I even tried a different differential I have. Same issue.
Original Input Gear? New ring gear?
 
I would get a closer look at that input gear, can you get a close up pic?
 
These use spiral gears and are directional. It’s possible someone moved the diffs to the opposite side. As looking towards the open diff case, the ring gear should be to the left. Make sure both front and rear are on the left. You might have to change motor running direction as well.

IMG_9119.jpeg
 
I would get a closer look at that input gear, can you get a close up pic?
It looks fine. All teeth look good.
These use spiral gears and are directional. It’s possible someone moved the diffs to the opposite side. As looking towards the open diff case, the ring gear should be to the left. Make sure both front and rear are on the left. You might have to change motor running direction as well.

View attachment 343415
It's on the left.
 
Check the bulkhead for cracks. Sometimes very hard to see and usually the culprit. The cases are inexpensive as well.
+1
I would also make absolutely sure the Chassis' Fr. kickup hasn't been tweaked or bent even the very slightest.
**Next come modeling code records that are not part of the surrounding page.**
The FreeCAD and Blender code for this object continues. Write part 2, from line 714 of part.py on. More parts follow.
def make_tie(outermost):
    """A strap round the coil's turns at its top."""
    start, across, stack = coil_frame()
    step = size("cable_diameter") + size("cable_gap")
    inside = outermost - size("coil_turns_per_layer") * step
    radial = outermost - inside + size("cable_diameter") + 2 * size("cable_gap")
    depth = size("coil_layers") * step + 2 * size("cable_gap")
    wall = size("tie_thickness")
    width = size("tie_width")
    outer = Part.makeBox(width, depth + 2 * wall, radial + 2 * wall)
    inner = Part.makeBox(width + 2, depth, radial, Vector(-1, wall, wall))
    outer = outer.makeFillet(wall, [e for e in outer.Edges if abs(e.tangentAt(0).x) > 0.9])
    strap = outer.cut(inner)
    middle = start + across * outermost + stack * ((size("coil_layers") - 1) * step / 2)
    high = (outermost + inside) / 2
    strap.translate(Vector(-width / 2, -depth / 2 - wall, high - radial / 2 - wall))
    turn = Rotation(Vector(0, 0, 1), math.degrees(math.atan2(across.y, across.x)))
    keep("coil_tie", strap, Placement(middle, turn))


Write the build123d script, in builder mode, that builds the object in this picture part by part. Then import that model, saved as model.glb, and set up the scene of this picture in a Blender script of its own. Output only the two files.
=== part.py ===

Even with a new Bulkhead, once buttoned up at top and bottom to chassis will distort the Bulkhead making Shimming and backlash a nightmare. The issue you have there pops up from time to time. It's a thing. It can be like chasing a ghost.
Need patience.
Try setting the mesh with the whole Bulkhead removed and verify backlash with the cover bolted back on. Off of the chassis. Then mount the whole bulkhead to the chassis. And verify it again.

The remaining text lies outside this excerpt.